Mais certains engagements fondamentaux nous unissent. Ils sont énoncés dans notre déclaration d’intentions, publiée aujourd’hui sur le site ouèbe des tribunes libres du quotidien The Guardian [Comment is Free], ainsi que dans des encarts payants dans la revue Jewish Chronicle et dans le quotidien The Times. Parmi ceux-ci : la primauté des droits de l’home ; la priorité égale donnée aux Palestiniens et aux Israéliens dans leur quête d’un avenir pacifique et sûr ; et enfin le rejet de toute forme de racisme visant les juifs, les Arabes, les musulmans ou qui que ce soit.
Nous sommes convaincus que, seuls, ces engagements – et non des loyautés d’ethnie ou de groupe – définissent les limites d’un débat légitime. Nous invitons les juifs de Grande-Bretagne qui partagent notre vision des choses à ajouter leur nom à la liste des signataires de notre association (IJV).

Des juifs vivant à l’étranger, confrontés à ce même climat (oppressant), sont en train de prendre des mesures analogues afin de se faire entendre. Ainsi, l’Alliance des juifs canadiens non-indifférents [Alliance of Concerned Jewish Canadians] a été créée afin de promouvoir « une expression publique juive alternative » sur la politique israélienne. En juillet dernier, une association des « juifs sud-africains préoccupés » a lancé un appel à « tous ceux qui partage notre engagement vis-à-vis de la commune humanité » afin qu’ils exhortent Israël à arrêter ses bombardements au Liban. Ces dernières années, des associations juives dénonçant les violations, par Israël, des droits de l’homme ont proliféré, notablement aux Etats-Unis, mais tout particulièrement en Israël même. 

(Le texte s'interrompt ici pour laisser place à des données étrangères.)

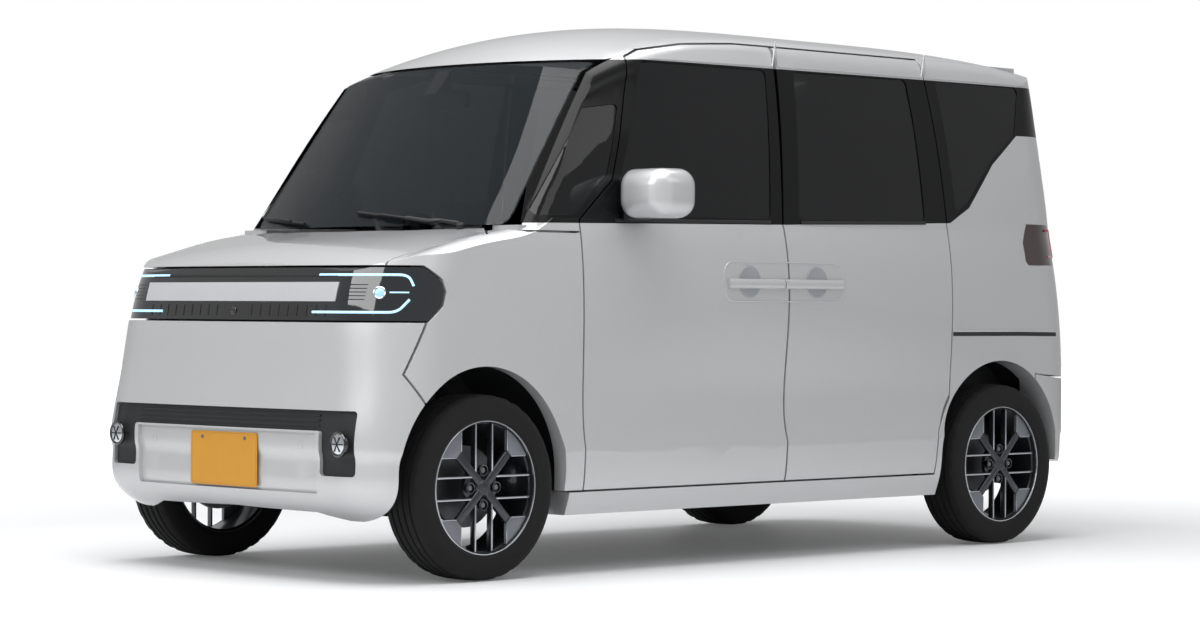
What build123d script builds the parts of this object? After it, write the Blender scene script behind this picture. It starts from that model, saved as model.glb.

Nous ne nous posons pas en alternative au Conseil Représentatif ni à un quelconque autre corps constitué. Mais nous contestons ce concept standard qu’est « la communauté juive [britannique] », en tant qu’entité collective dont le Conseil serait l’expression séculière et dont le grand rabbin serait l’expression religieuse. Ce système a été mis en place en des temps désormais révolus – même s’il s’agit là de préceptes utilisés, encore de nos jours, en ce qui concerne d’autres minorité nationales. Car il ne fait que portraiturer « la communauté juive » sous les traits d’un unique bloc, sans aucun égard pour sa complexité interne, qui présenterait au monde extérieur un visage unique, par l’intermédiaire de ceux qui s’en font les ambassadeurs.

Il y a une certaine affinité entre notre initiative et le Réseau Nouvelle Génération [New Generation Network] [New Generation Network ], lancé par le quotidien The Guardian en novembre de l’année dernière. Un groupe très divers de Britanniques formulèrent l’idée que le gâteau de la société britannique (ou de cette portion constitué de « minorités ») pouvait être partagé en tranches très nettes, ethniques ou religieuses : les « communautés » disjointes, dotées chacune de leurs « dirigeants » autoritaires. Pour beaucoup d’entre nous, ce modèle est étouffant, et il contrarie toute notre expérience acquise.

Entre autres choses, il met en exergue la nécessité de garder les dissensions « au sein de la famille ». Pour les juifs, cet ethos est particulièrement étouffant, quand il s’agit du sionisme ou d’Israël. Certains, qui condamnent à bon droit toute diabolisation de l’Etat juif, n’hésitent pas à diaboliser des coreligionnaires qui, lorsqu’ils s’expriment sur ces sujets en public, traversent une invisible ligne jaune d’acceptabilité. Nous rejetons toute tentative d’étouffer le débat public légitime, et nous avons en horreur cette culture de l’ostracisme.

Les insultes diffamatoires telles « traître » ou « juif haineux de lui-même » sont particulièrement insupportables. En effet, si nous nous sentons inexorablement poussés à protester contre l’injustice faite aux Palestiniens, c’est pour partie en raison des leçons tirées de notre propre histoire, de l’expérience juive de la marginalisation et des persécutions. De plus, quand le langage des droits de l’homme est utilisé, beaucoup d’entre nous (laïcs et religieux) entendent les voix de ces prophètes hébreux, de ces rabbins, de ces écrivains, de ces activistes et autres figures juives, à travers les siècles, pour qui le judaïsme ne voulait strictement rien dire s’il n’était pas synonyme de justice sociale.

Ainsi, quand nous nous élevons contre l’occupation par Israël de la Cisjordanie et de la bande de Gaza, ou contre les bombardements israéliens au Liban, ou encore contre la discrimination dont souffrent les Palestiniens en Israël même, nous ne nous retournons nullement contre notre identité juive ; au contraire, nous nous y référons. Certains parmi nous, se souvenant que près de quarante années se sont écoulées depuis le début de l’occupation israélienne, perçoivent comme un écho. Quarante ans, c’est la durée pendant laquelle les Israélites errèrent dans le désert, errance vers la fin de laquelle Moïse leur donna cette directive : « La justice, [c’est] la justice [que] tu rechercheras » [Deutéronome 16:20].

Cette boussole vaut pour toute l’humanité, en particulier alors que nous cherchons notre chemin – ou que nous cherchons à aider autrui à le trouver – vers un avenir meilleur.